* [Collected material]:
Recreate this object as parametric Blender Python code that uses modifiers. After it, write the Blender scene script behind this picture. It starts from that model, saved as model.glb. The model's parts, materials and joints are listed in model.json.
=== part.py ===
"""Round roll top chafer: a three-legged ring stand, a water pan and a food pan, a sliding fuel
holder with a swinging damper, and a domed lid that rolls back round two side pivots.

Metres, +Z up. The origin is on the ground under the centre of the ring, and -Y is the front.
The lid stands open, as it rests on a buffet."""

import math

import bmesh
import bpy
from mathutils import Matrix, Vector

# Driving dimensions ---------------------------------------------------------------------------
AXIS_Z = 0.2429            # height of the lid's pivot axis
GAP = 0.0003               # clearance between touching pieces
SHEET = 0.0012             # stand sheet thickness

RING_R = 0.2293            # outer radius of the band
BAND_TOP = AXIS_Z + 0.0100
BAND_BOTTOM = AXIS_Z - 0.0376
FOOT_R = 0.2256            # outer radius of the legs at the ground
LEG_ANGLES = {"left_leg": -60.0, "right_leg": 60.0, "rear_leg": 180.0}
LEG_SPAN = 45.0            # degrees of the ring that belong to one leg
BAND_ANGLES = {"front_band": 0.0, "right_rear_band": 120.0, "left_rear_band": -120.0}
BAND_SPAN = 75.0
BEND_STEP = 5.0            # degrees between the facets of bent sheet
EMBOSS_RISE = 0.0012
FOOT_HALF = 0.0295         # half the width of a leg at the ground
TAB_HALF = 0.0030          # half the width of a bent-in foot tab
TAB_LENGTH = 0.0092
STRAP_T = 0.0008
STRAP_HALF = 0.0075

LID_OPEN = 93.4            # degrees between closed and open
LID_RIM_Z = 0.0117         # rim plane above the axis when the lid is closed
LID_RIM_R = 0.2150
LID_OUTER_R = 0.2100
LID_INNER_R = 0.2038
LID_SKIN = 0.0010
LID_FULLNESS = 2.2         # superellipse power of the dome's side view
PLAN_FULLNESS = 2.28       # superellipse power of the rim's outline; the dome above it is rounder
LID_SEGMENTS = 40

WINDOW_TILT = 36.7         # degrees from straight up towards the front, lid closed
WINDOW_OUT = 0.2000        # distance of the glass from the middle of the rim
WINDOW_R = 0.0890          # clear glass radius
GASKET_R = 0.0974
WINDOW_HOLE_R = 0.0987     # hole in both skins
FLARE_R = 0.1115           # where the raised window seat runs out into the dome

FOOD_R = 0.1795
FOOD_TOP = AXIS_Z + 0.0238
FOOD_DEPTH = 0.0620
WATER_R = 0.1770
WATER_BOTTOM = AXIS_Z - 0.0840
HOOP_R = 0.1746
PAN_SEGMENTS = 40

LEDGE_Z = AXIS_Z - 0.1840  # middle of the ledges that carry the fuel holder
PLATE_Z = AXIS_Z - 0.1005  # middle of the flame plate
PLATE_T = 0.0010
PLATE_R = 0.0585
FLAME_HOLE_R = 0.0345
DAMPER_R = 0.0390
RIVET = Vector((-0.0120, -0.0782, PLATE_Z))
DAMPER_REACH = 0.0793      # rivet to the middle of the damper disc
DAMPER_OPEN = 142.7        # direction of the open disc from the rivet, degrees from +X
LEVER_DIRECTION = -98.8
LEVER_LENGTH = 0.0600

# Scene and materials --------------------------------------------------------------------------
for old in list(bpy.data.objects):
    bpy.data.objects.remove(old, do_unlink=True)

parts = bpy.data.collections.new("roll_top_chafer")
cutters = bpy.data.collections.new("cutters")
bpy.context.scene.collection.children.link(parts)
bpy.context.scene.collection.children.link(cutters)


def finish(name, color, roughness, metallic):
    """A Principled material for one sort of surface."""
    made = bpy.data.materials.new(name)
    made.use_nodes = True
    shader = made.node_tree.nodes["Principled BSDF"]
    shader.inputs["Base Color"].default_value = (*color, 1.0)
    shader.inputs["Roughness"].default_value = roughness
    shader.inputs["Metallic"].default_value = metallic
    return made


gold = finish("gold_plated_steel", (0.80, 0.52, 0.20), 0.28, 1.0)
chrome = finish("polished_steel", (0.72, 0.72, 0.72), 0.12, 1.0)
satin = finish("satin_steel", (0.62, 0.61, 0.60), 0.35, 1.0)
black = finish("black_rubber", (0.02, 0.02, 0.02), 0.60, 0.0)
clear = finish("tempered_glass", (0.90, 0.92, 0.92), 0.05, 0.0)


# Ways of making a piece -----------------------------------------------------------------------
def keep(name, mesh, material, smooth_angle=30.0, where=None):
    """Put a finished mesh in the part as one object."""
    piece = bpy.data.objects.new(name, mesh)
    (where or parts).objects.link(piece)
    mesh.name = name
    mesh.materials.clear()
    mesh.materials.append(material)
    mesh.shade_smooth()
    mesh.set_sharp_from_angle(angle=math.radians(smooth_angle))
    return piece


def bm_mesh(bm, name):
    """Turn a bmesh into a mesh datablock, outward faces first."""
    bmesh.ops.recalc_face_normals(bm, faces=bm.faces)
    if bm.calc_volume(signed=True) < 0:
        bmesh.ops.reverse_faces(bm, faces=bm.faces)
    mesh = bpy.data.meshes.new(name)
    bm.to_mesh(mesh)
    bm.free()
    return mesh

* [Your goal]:
Begin with the first line of the data above and, please, print each line exactly until you have printed the line containing "from mathutils import Matrix, Vector"; print nothing else.

* [Written response]:
Recreate this object as parametric Blender Python code that uses modifiers. After it, write the Blender scene script behind this picture. It starts from that model, saved as model.glb. The model's parts, materials and joints are listed in model.json.
=== part.py ===
"""Round roll top chafer: a three-legged ring stand, a water pan and a food pan, a sliding fuel
holder with a swinging damper, and a domed lid that rolls back round two side pivots.

Metres, +Z up. The origin is on the ground under the centre of the ring, and -Y is the front.
The lid stands open, as it rests on a buffet."""

import math

import bmesh
import bpy
from mathutils import Matrix, Vector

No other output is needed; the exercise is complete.